> **Required task**: Filter the records below down to lines containing "this".

> **Input records**:
☆ ☆ ☆

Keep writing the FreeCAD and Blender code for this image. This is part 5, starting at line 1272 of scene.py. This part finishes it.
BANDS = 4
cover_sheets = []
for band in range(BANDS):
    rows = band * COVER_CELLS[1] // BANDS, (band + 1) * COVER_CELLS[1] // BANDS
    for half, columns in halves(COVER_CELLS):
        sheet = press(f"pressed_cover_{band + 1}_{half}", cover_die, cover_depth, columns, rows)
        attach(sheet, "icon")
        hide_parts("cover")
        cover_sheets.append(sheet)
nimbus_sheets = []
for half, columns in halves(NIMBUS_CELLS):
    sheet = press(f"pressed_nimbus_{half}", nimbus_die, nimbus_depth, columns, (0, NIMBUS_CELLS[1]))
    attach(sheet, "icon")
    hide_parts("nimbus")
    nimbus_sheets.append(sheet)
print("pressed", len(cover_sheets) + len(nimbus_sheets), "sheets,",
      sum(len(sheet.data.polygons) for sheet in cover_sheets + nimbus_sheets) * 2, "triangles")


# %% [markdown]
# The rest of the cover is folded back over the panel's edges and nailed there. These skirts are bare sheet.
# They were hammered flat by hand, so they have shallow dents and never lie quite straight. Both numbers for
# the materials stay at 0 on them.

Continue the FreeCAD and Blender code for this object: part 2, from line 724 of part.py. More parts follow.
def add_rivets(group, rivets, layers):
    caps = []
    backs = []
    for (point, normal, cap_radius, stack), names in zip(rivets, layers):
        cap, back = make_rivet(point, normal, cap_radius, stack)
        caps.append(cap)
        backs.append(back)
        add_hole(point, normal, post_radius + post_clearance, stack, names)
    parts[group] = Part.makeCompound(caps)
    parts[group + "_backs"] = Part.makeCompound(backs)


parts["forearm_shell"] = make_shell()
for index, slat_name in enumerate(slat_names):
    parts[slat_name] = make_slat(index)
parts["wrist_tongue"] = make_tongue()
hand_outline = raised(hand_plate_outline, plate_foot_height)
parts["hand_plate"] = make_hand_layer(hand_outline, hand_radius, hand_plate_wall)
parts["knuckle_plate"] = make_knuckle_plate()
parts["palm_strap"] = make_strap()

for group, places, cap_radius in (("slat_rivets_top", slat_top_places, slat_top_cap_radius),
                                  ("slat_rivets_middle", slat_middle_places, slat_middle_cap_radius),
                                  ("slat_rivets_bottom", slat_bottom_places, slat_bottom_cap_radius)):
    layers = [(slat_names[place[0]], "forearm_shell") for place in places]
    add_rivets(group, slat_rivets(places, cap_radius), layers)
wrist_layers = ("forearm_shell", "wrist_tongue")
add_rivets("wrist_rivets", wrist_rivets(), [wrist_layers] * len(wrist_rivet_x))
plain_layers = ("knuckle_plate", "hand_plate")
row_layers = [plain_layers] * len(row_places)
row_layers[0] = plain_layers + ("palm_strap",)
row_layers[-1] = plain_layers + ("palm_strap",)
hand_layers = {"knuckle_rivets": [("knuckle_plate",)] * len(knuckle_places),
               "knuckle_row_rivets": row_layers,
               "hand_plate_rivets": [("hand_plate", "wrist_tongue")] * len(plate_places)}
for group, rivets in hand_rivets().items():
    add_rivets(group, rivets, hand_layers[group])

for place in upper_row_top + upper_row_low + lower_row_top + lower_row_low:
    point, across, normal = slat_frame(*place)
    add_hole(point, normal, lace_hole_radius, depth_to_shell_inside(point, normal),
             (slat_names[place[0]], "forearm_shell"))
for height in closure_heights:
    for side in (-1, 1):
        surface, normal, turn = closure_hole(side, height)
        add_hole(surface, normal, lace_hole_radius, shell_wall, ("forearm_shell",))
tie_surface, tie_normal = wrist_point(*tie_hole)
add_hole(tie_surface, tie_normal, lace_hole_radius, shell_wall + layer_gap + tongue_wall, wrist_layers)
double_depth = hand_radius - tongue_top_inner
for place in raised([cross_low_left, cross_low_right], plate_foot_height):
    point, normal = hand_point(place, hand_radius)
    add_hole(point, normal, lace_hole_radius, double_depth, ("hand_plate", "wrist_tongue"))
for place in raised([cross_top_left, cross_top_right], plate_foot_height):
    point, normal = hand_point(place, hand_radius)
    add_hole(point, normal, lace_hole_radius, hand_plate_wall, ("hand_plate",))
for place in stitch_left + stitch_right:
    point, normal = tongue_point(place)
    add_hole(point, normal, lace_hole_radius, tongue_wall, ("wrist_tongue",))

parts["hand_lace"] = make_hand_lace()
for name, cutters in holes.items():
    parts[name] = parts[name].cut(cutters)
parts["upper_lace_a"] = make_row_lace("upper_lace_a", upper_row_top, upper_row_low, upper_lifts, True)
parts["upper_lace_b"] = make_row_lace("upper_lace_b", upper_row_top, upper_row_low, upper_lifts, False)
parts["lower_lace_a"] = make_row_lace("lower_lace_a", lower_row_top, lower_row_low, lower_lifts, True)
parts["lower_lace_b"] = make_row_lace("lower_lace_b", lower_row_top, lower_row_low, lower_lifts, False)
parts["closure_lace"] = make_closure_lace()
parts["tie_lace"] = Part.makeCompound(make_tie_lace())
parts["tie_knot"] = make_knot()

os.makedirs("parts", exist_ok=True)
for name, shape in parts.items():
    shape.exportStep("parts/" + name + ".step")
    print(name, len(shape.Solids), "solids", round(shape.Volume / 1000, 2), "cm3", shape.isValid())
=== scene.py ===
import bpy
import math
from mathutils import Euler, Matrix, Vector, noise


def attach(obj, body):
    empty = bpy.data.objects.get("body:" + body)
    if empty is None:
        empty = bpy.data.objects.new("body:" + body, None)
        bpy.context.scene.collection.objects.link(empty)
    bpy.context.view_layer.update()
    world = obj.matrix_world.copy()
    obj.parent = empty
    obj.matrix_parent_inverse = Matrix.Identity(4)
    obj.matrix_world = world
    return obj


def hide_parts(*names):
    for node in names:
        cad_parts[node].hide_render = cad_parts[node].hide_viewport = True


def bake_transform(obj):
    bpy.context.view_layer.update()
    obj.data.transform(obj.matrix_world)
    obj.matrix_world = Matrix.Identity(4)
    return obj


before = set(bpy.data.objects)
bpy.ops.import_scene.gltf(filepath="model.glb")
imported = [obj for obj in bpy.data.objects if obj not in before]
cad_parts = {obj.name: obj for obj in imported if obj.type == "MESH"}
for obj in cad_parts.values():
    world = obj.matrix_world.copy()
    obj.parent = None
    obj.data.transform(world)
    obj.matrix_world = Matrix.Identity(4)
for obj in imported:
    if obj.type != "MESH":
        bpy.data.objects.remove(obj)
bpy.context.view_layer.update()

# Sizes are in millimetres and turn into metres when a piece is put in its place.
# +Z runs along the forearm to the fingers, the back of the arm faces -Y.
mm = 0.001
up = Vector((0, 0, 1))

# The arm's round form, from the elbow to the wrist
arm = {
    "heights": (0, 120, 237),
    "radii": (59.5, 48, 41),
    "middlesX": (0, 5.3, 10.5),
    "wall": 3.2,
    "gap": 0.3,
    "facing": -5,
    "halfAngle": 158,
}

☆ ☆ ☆

> **Result of the exercise**:
Keep writing the FreeCAD and Blender code for this image. This is part 5, starting at line 1272 of scene.py. This part finishes it.
Continue the FreeCAD and Blender code for this object: part 2, from line 724 of part.py. More parts follow.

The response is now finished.